Lists of ‘best’ or ‘worst’ cars are always subjective, of course, and influenced strongly, if not entirely, by the biases of the writer. Look at every list of ‘worst’ cars you can lay your hands on, though, and one car appears on every single one: The Yugo GV. This one was spotted this weekend at a car show in Kenosha, Wis.
The Yugo story is so well known that a detailed retelling probably isn’t necessary. The Yugoslav-built car (the factory where it was built now lies in Serbia and produces the Fiat 500L), the Zastava Koral, was a reworked version of the Fiat 127 built under license from Fiat. The notion of importing it into the U.S. actually originated with American businessman Miro Kefurt who, with partner Ray Burns, formed YugoCars, Inc., and brought three of the cars to the Los Angeles Auto Show in 1984.

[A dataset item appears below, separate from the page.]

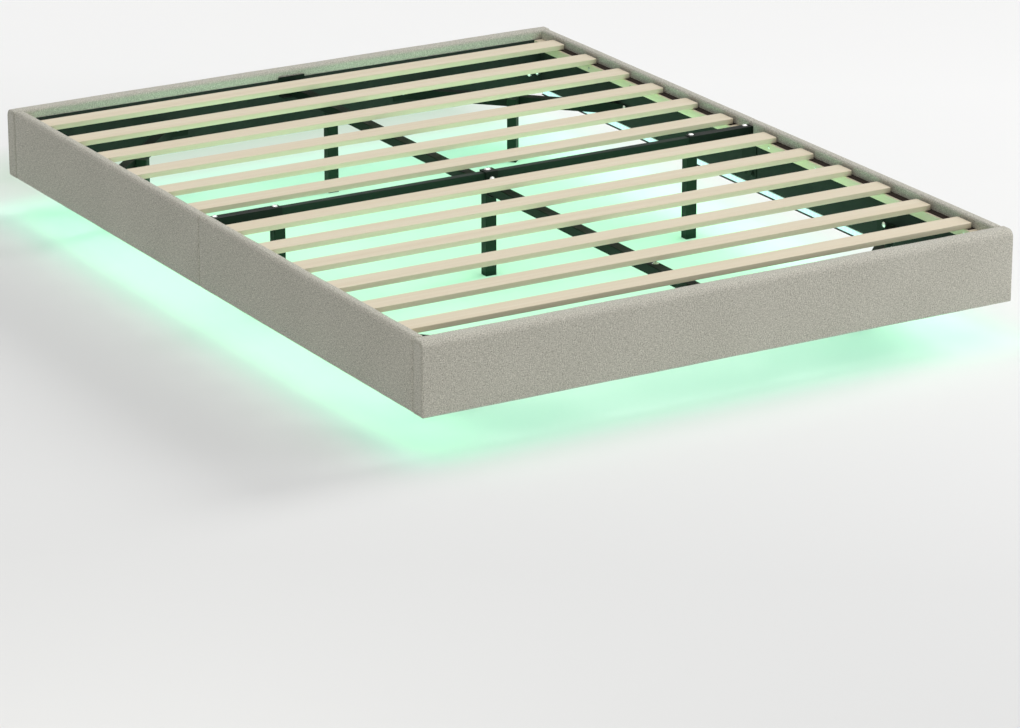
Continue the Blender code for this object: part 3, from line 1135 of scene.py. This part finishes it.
@dataclass
class PaddedPanel:
    """One upholstered panel: a board under thin foam and linen, which follows its node's box."""

    node: str
    outward: Array
    seed: float
    padding: Padding

    def build(self) -> bpy.types.Object:
        """Builds the panel and lets it stand for its node.

        Returns:
            The panel.
        """
        box = Box.of(self.node)
        padding = self.padding
        along = np.cross(self.outward, UP)
        length, thick, height = box.reach(along), box.reach(self.outward), box.reach(UP)
        base = box.middle - self.outward * thick / 2 - UP * height / 2
        bar = RoundedBar(
            length,
            (0.0, 0.0),
            (thick, height),
            (padding.bottom, padding.top_outer, padding.top_inner, padding.bottom),
            padding.end,
            body_steps=round(length / padding.ring_pitch),
            arc_steps=7,
            flat_steps=7,
            end_steps=6,
            seam=padding.seam,
        )

        def waves(s: Array, b: Array, lengths: tuple[float, float], phases: tuple[float, float]) -> Array:
            """Multiplies a sine wave along the panel by one up it.

            Args:
                s: Places along the panel.
                b: Places up it.
                lengths: The two waves' lengths.
                phases: Where each wave starts, in multiples of the seed.

            Returns:
                The product, from -1 to 1.
            """
            first = np.sin(2 * math.pi * s / lengths[0] + phases[0] * self.seed)
            return first * np.sin(2 * math.pi * b / lengths[1] + phases[1] * self.seed)

        def swell(s: Array, a: Array, b: Array, na: Array, nb: Array) -> Array:
            """Crowns face and top by parabolas that die out at the ends, and ripples them slightly.

            Args:
                s: Places along the panel, from its middle.
                a: Places outwards.
                b: Places up.
                na: How far each place looks outwards.
                nb: How far each place looks up.

            Returns:
                How far each place stands out.
            """
            fade = 1.0 - np.abs(2 * s / length) ** padding.fade_power
            face = padding.face_crown * (1.0 - (2 * b / height - 1.0) ** 2) * np.maximum(na, 0.0) ** 2
            top = padding.top_crown * (1.0 - (2 * a / thick - 1.0) ** 2) * np.maximum(nb, 0.0) ** 2
            slow = waves(s, b, padding.slow_waves, (1, 2))
            quick = waves(s, b, padding.quick_waves, (3, 1))
            return (face + top + padding.ripple * (slow + padding.quick_share * quick)) * fade

        solid = bar.solid(base, along, self.outward, swell)
        shown = solid.show(f"padded_{self.node}", padding.linen, smooth=50.0)
        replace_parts(shown, self.node)
        return shown


@dataclass
class Upholstery:
    """The two end panels and the four side rail halves."""

    rail: Padding = Padding()
    end_panel: Padding = Padding(
        top_outer=0.017,
        top_inner=0.008,
        face_crown=0.0018,
        end=EndRounding(0.003, 0.001, 0.003, 0.002, 0.003),
        seam=CapSeam(),
        linen=Linen(),
    )
    end_seeds: tuple[float, float] = (0.4, 1.9)
    rail_seed: float = 2.7
    half_seed: float = 1.3
    left_seed: float = 0.6

    def build(self) -> None:
        """Builds every panel, each with its own ripples."""
        for end, seed in zip(End, self.end_seeds):
            PaddedPanel(f"{end.label}_panel", -end.inward, seed, self.end_panel).build()
        for side in Side:
            for number, end in enumerate(End):
                seed = self.rail_seed + self.half_seed * number
                if side is Side.LEFT:
                    seed += self.left_seed
                PaddedPanel(f"{side.label}_rail_{end.label}_half", -side.inward, seed, self.rail).build()


@dataclass
class ClothStrip:
    """A thin cloth on a flat face, filling its node's box: backing cloth on a panel, or felt on a batten."""

    node: str
    finish: Finish
    rests_on: str
    held: Held
    edge_share: float = 0.4
    ring_pitch: float = 0.03

    def build(self) -> bpy.types.Object:
        """Returns:
            The cloth.
        """
        box = Box.of(self.node)
        order = np.argsort(box.size)
        along = np.eye(3)[order[2]]
        across = np.cross(UP, along)
        length, wide, height = box.reach(along), box.reach(across), box.reach(UP)
        edge = min(wide, height) * self.edge_share
        bar = RoundedBar(
            length,
            (-wide / 2, -height / 2),
            (wide / 2, height / 2),
            (edge, edge, edge, edge),
            EndRounding(edge, edge, edge, edge, edge),
            body_steps=round(length / self.ring_pitch),
            arc_steps=2,
            flat_steps=3,
            end_steps=2,
        )
        shown = bar.solid(box.middle, along, across).show(f"cloth_{self.node}", self.finish)
        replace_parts(shown, self.node)
        return shown


@dataclass
class Cloths:
    """The backing cloths on the panels and the felts on the battens."""

    backing: BackingCloth = BackingCloth()
    felt: Felt = Felt()

    def build(self) -> None:
        """Builds every cloth on what carries it."""
        for end in End:
            panel = f"padded_{end.label}_panel"
            ClothStrip(f"{end.label}_lining", self.backing, panel, Held.STRETCHED).build()
            for side in Side:
                half = f"{end.label}_half"
                rail = f"padded_{side.label}_rail_{half}"
                ClothStrip(f"{side.label}_lining_{half}", self.backing, rail, Held.STRETCHED).build()
                batten = f"planed_{side.label}_batten_{half}"
                ClothStrip(f"{side.label}_felt_{half}", self.felt, batten, Held.LAID).build()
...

Legend has it that Malcolm Bricklin saw the cars on display and seeing (yet another) opportunity to make a fast buck flew to Yugoslavia to sign his own deal to import them.* The subsequent legal wrangling left Bricklin with exclusive distribution rights to Yugos in the U.S. and Kufert with a dealer franchise to sell Bricklin’s Bertone X1/9 in North Hollywood. Probably an even trade, all things considered.

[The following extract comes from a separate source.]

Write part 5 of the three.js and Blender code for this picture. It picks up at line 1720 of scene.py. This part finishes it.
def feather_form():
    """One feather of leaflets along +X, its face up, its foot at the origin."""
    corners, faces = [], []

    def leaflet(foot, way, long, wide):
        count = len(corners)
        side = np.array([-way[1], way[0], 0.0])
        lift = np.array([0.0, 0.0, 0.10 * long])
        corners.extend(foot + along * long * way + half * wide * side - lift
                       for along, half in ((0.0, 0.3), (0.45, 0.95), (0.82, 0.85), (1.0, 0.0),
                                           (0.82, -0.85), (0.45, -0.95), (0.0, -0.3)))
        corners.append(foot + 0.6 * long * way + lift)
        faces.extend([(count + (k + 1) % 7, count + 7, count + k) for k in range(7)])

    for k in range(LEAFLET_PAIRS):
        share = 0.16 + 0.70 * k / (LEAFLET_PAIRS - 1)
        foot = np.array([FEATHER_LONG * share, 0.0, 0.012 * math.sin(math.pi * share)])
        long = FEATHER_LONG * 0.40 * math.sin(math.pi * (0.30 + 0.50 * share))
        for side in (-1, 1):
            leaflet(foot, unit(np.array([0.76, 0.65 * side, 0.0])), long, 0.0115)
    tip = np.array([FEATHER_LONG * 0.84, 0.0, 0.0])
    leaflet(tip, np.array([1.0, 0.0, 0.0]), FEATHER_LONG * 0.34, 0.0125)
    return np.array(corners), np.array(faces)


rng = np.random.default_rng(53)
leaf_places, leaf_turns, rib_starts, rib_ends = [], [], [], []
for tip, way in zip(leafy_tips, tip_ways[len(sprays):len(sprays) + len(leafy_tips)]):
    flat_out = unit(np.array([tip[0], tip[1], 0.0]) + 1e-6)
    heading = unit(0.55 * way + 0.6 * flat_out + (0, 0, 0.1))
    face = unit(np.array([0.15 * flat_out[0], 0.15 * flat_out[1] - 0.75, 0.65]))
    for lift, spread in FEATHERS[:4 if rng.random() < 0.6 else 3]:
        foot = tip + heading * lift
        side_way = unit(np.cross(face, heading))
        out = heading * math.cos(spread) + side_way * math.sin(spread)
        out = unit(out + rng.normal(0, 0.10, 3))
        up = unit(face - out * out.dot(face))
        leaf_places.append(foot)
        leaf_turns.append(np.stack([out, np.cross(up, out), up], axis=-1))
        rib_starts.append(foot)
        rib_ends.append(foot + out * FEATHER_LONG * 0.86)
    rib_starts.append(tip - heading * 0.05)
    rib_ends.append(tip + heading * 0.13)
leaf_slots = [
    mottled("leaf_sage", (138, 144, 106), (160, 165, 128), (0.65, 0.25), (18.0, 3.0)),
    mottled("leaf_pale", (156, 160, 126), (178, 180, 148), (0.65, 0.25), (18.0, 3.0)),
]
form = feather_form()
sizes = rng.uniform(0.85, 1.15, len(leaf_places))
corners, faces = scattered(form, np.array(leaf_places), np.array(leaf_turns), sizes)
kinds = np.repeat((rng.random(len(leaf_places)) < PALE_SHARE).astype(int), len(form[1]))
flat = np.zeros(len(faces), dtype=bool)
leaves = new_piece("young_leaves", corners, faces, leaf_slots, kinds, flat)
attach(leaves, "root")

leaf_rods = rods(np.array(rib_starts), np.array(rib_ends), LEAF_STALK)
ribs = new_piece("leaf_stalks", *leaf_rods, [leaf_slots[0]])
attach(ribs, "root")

With an advertised base price of $3990 in 1985 the Yugo was by far the cheapest car in America and cost roughly half the price of a typical Toyota Corolla or Nissan Sentra. It was cheap in just about every other way, too. Interior appointments were minimal, the 1.1-liter engine and 4-speed transmission provided leisurely acceleration at best and ride comfort was, well, not a term you would associate with the car.
It quickly developed a reputation for being unreliable though some would suggest that it didn’t entirely deserve it. Cheap cars, they argue, are bought by cheap people, people who are less inclined to spend money on even routine maintenance. A maintenance schedule which called for replacement of the timing belt every 40,000 miles was usually ignored and with predictable results.

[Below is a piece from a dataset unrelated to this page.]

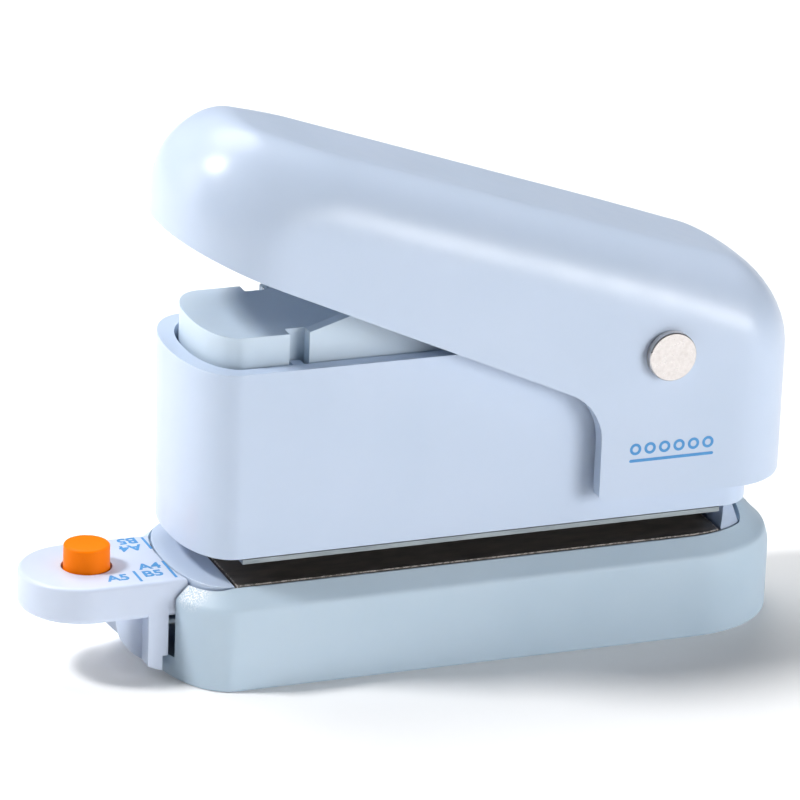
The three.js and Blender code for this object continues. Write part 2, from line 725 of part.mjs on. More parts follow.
function gaugeSlide() {
  const tab = join(
    rodZ(TAB_CENTRE, 0, TAB_HALF, TAB_BOTTOM, TAB_TOP, 40),
    box(TAB_CENTRE, BLADE_RIGHT, -TAB_HALF, TAB_HALF, TAB_BOTTOM, TAB_TOP),
  );
  const web = webPart(-60, CROSS_LEFT + 0.5, WEB.half, TAB_BOTTOM + 0.5);
  const crossRight = BASE_LEFT - GAP;
  const crossPlate = join(
    webPart(CROSS_LEFT, crossRight, TAB_HALF, WEB.z),
    box(CROSS_LEFT, crossRight, -TAB_HALF, TAB_HALF, WEB.z - 0.5, RAIL_TOP),
  );
  const blade = box(crossRight - 0.4, BLADE_RIGHT, -TAB_HALF, TAB_HALF, RAIL_BOTTOM, RAIL_TOP);
  const rails = pair(BLADE_RIGHT - 0.4, RAIL_END, RAIL_IN, TAB_HALF, RAIL_BOTTOM, RAIL_TOP);
  const tools = [
    raised(deckOutline(PLATE_HALF + GAP), RAIL_TOP, 20),
    rodZ(PEG_X, 0, PEG_RADIUS + 0.4, 0, 20, 24),
    rodZ(PEG_X, 0, PEG_WELL.radius, 0, PEG_WELL.top, 24),
    rodZ(PEG_X, 0, PEG_PLATE.radius + GAP, 0, PEG_PLATE.top + GAP, 24),
  ];
  add('gauge_slide', join(cut(join(tab, web), ...tools), crossPlate, blade, rails), SHELL);
}

function locatingPeg() {
  const chamfer = 0.4;
  const button = turned(PEG_X, 0, [
    [0, PEG_FOOT],
    [PEG_FLANGE.radius, PEG_FOOT],
    [PEG_FLANGE.radius, PEG_FLANGE.top],
    [PEG_RADIUS, PEG_FLANGE.top],
    [PEG_RADIUS, PEG_TOP - chamfer],
    [PEG_RADIUS - chamfer, PEG_TOP],
    [0, PEG_TOP],
  ]);
  add('locating_peg', button, ORANGE);
  const plate = rodZ(PEG_X, 0, PEG_PLATE.radius, PEG_PLATE.bottom, PEG_PLATE.top, 24);
  const webRoom = box(-48.9, -44, -6, 6, 0, 20);
  add('peg_plate', cut(plate, rodZ(PEG_X, 0, 1, 0, 20, 12), webRoom), INNER);
  coil('peg_spring', PEG_X, 0, { radius: 3.5, topRadius: 2.3, wire: 0.16, z0: 8.5, z1: 10.2, turns: 2 });
}

chipTray();
baseFrame();
diePlate();
paperStop();
headHousing();
guidePlate();
punchGuide();
headBracket();
headScrews();
hingePin();
handleCover();
pressLever();
leverScrews();
pressBlock();
punchHolder();
holeXs.forEach(punch);
returnSprings();
gaugeSlide();
locatingPeg();

export default assembly;
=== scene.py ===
"""Palm-size six-hole loose-leaf punch: its looks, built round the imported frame.

Shapes are worked out in millimetres in the row frame (X along the punch with the nose at -X, Z up)
and scaled by MM to Blender's metres when a piece is made.
"""

import math

import bmesh
import bpy
import numpy as np
from mathutils import Matrix, Vector


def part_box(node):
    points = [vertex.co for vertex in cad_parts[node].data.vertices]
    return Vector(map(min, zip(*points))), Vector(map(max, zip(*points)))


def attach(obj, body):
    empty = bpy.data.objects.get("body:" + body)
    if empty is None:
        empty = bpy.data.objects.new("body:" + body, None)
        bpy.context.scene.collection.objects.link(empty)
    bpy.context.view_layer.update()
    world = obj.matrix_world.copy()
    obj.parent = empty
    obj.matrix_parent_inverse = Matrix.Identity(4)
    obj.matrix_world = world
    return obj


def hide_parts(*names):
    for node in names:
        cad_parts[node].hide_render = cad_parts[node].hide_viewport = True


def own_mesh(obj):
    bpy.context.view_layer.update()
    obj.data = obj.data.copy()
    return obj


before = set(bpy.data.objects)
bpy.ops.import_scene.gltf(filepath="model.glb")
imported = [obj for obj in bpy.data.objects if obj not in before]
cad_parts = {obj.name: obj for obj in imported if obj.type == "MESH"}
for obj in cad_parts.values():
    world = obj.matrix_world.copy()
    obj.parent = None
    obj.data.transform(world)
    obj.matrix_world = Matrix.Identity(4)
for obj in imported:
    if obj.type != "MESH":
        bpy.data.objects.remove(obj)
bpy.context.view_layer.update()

MM = 0.001


def low(node):
    """Lowest corner of a CAD node, in millimetres."""
    return np.array(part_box(node)[0]) / MM


def high(node):
    """Highest corner of a CAD node, in millimetres."""
    return np.array(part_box(node)[1]) / MM


def middle(node):
    return (low(node) + high(node)) / 2


# ---- sizes taken from the frame -----------------------------------------------------------------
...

The owner of this Yugo would agree. He bought his GVX (larger 1.3-liter engine, 5-speed transmission, upscale interior trim) in 2007 and has adhered to a strict maintenance schedule since he’s owned it. He insists that it has provided good service as a daily driver and has required very few repairs. While his experience isn’t enough to vindicate the ill-fated little car, it’s good to know that disdain for it isn’t entirely universal.
*A different version of the story holds that Bricklin first saw a Yugo on the streets of London.